_The exercise_: Quote the listing below word for word, stopping after the line that contains "facing -Y, millimetres.".

_Dataset extract_:
**********

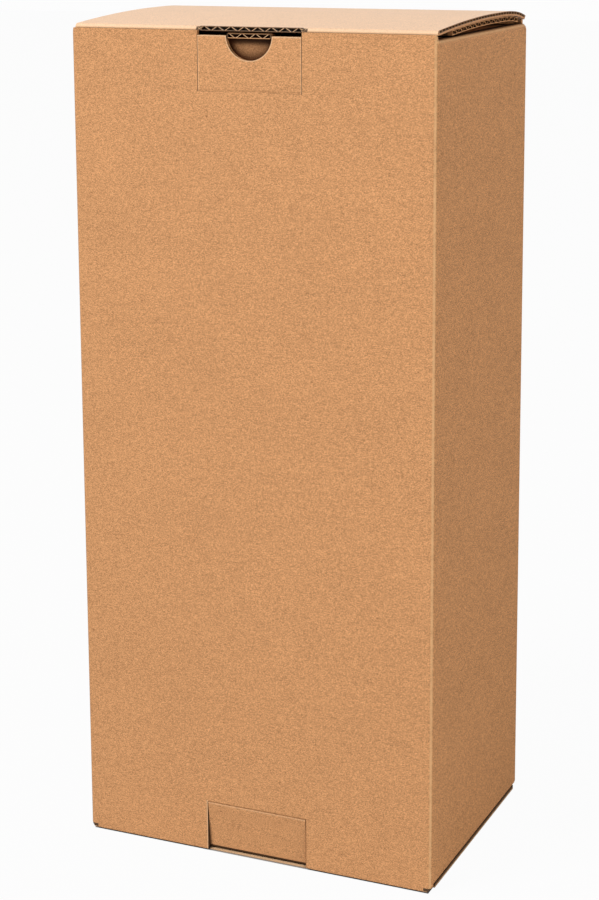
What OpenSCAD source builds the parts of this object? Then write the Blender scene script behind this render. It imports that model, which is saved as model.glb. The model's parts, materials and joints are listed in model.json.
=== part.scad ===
// Tall tuck-end carton, folded from one die-cut sheet of single-wall corrugated board.
// Origin at the middle of the base, +Z up, front panel facing -Y, millimetres.

/* [Box] */
// Outside width across the front panel
box_w = 172; // [140:1:220]
// Outside depth from the front panel to the back panel
box_d = 122; // [100:1:160]
// Height of the front panel's upper raw edge
front_top = 378.4; // [300:0.2:460]
// Height of the front panel's lower raw edge
front_bottom = 0.6; // [0.4:0.1:1.2]

/* [Board] */
// Thickness of the board, pressed a little by the cutting
board = 2.1; // [1.8:0.1:2.5]
// Thickness of each flat liner
liner = 0.3; // [0.25:0.05:0.5]
// Length of one wave of the fluted middle sheet
flute_pitch = 6.35; // [5:0.05:8]
// Width of a wave's flat crest
flute_crest = 0.6; // [0.5:0.1:1.4]
// Width that the fluted sheet takes along the wave
flute_web = 0.4; // [0.35:0.05:0.7]
// Depth to which the flutes stay open behind a raw edge
flute_depth = 14; // [11:0.5:20]
// Inside radius of a fold
fold_in = 0.3; // [0.2:0.05:0.5]
// Gap between two layers that lie on each other
layer_gap = 0.3; // [0.2:0.05:0.4]

/* [Lid] */
// Height of the lid's outer face at its front and back folds, above the front panel's edge
lid_fold_rise = 1.8; // [1.6:0.1:2.6]
// How far the lid bows up between its folds
lid_bow = 3; // [1:0.1:4]
// How far the top of the bow lies behind the middle
bow_back = 12; // [0:1:20]
// How far each side of the lid stays behind the side wall's face
lid_side_inset = 0.9; // [0.6:0.1:3]
// Depth of the open pockets along the lid's side edges
pocket_depth = 8; // [2:0.5:10]
// Height of these pockets
pocket_h = 0.95; // [0.6:0.05:1.1]
// Width of the bar left between two pockets
pocket_bar = 0.7; // [0.5:0.1:2]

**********

_Worked solution_:
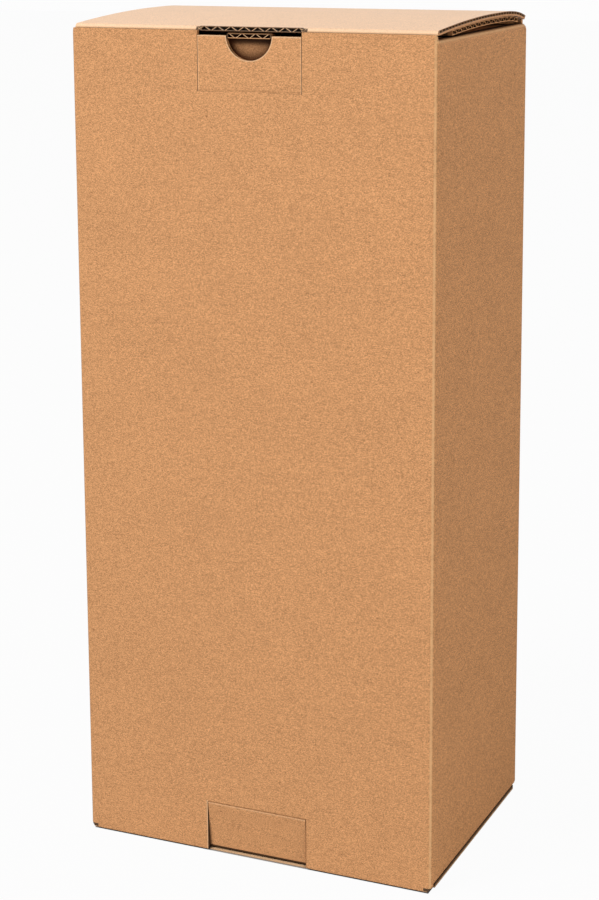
What OpenSCAD source builds the parts of this object? Then write the Blender scene script behind this render. It imports that model, which is saved as model.glb. The model's parts, materials and joints are listed in model.json.
=== part.scad ===
// Tall tuck-end carton, folded from one die-cut sheet of single-wall corrugated board.
// Origin at the middle of the base, +Z up, front panel facing -Y, millimetres.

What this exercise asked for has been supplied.